What is being asked: Print the data that follows exactly.

Source data:
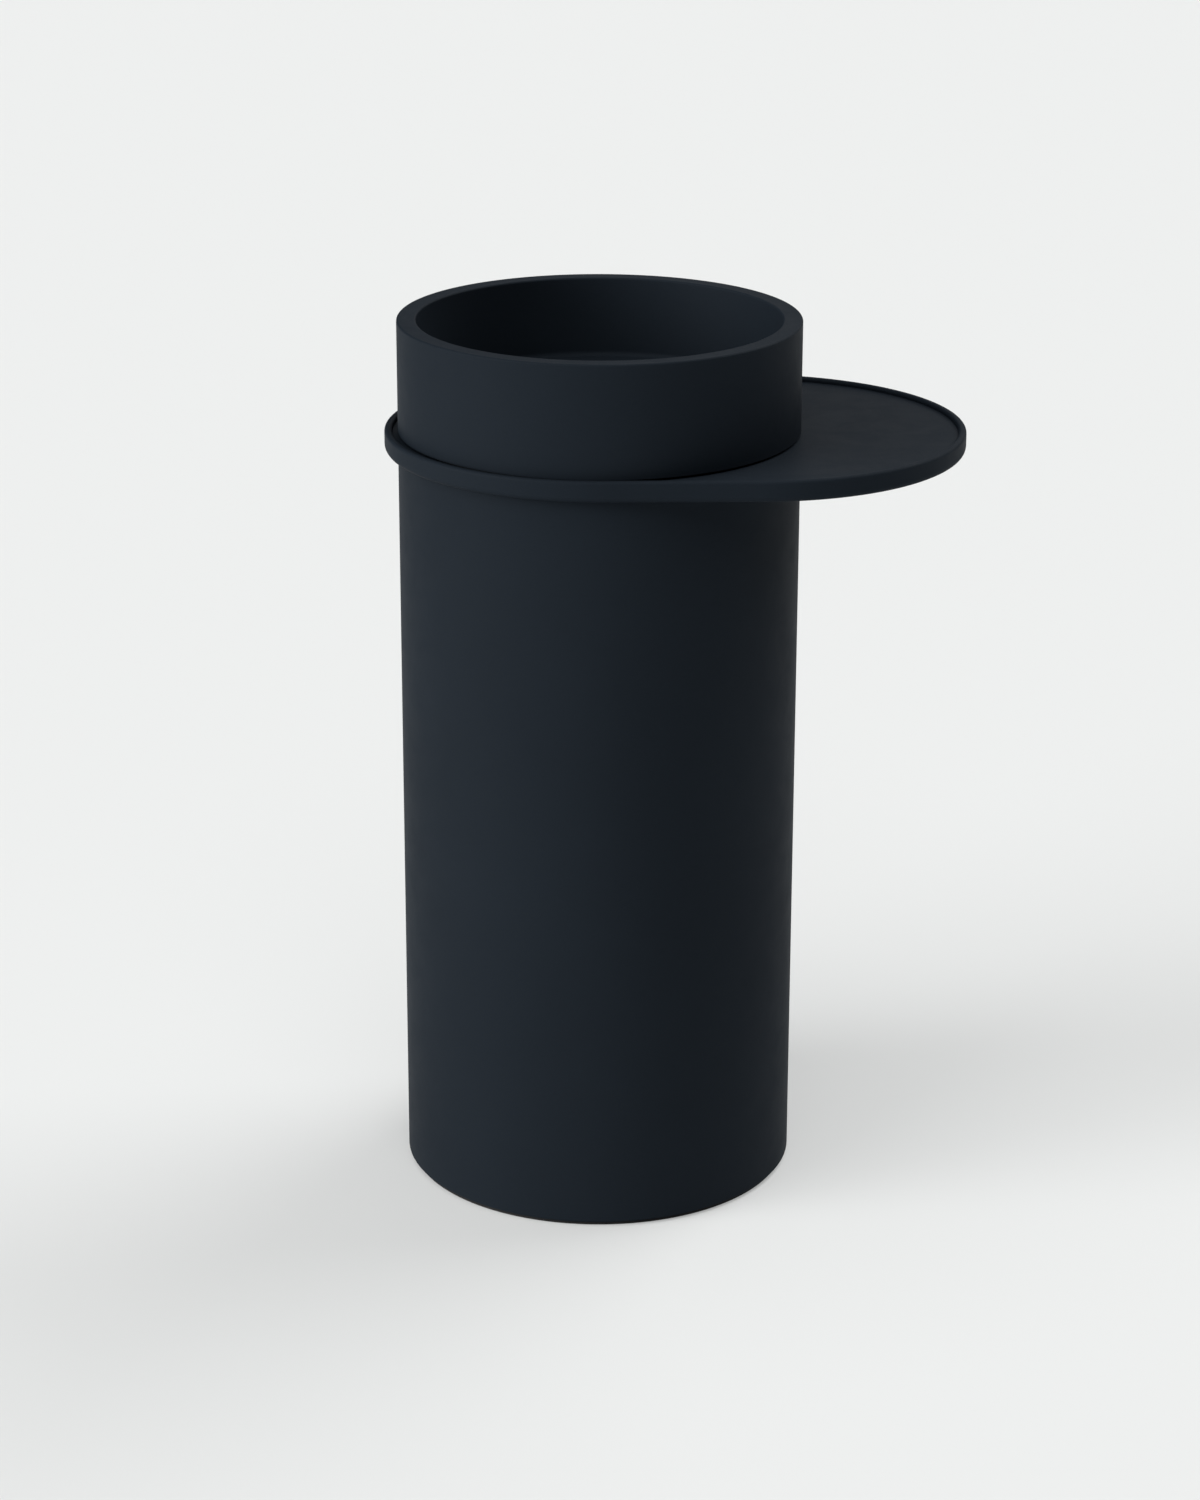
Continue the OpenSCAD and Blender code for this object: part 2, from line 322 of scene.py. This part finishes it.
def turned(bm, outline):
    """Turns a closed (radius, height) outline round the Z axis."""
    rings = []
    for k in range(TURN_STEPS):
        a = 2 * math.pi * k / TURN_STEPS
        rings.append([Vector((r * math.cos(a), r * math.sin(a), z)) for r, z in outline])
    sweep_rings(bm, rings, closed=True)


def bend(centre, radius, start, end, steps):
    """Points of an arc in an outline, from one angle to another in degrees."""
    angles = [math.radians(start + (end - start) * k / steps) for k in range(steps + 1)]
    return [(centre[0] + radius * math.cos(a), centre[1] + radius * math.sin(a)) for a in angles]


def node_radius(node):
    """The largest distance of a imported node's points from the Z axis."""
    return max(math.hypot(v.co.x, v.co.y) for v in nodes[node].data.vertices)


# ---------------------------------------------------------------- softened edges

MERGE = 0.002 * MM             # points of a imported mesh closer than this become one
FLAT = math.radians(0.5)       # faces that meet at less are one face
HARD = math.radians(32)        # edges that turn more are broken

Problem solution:
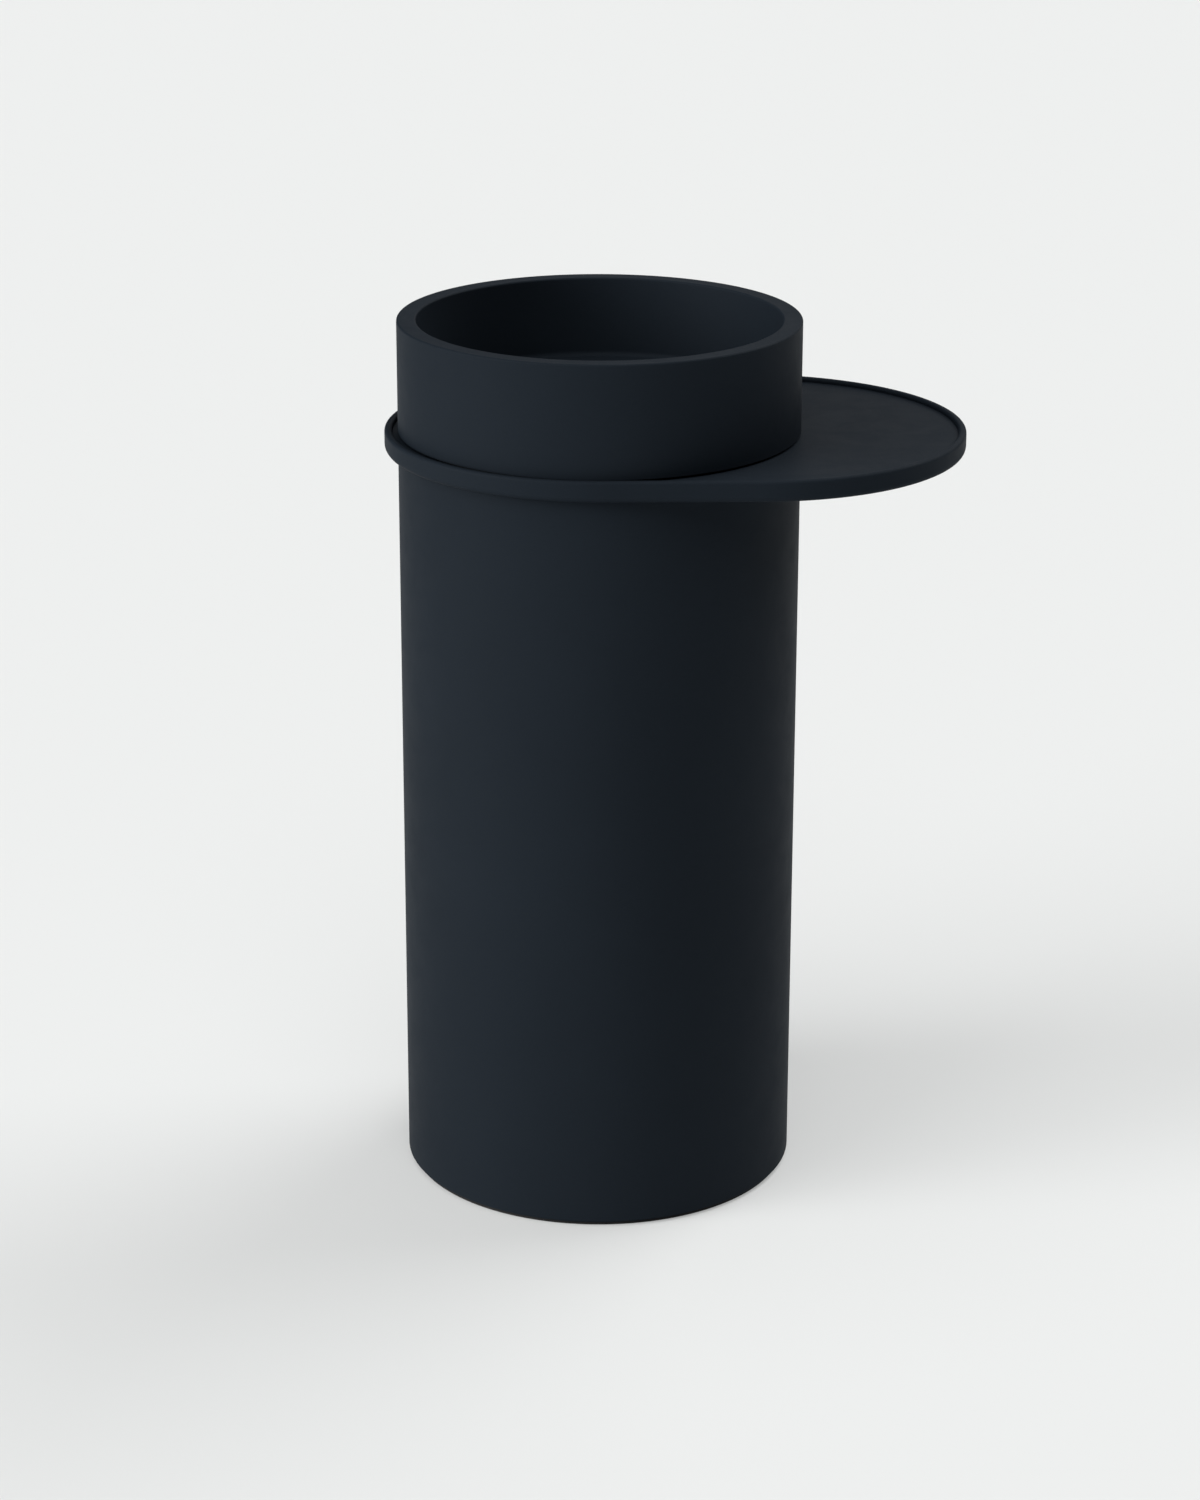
Continue the OpenSCAD and Blender code for this object: part 2, from line 322 of scene.py. This part finishes it.
def turned(bm, outline):
    """Turns a closed (radius, height) outline round the Z axis."""
    rings = []
    for k in range(TURN_STEPS):
        a = 2 * math.pi * k / TURN_STEPS
        rings.append([Vector((r * math.cos(a), r * math.sin(a), z)) for r, z in outline])
    sweep_rings(bm, rings, closed=True)


def bend(centre, radius, start, end, steps):
    """Points of an arc in an outline, from one angle to another in degrees."""
    angles = [math.radians(start + (end - start) * k / steps) for k in range(steps + 1)]
    return [(centre[0] + radius * math.cos(a), centre[1] + radius * math.sin(a)) for a in angles]


def node_radius(node):
    """The largest distance of a imported node's points from the Z axis."""
    return max(math.hypot(v.co.x, v.co.y) for v in nodes[node].data.vertices)


# ---------------------------------------------------------------- softened edges

MERGE = 0.002 * MM             # points of a imported mesh closer than this become one
FLAT = math.radians(0.5)       # faces that meet at less are one face
HARD = math.radians(32)        # edges that turn more are broken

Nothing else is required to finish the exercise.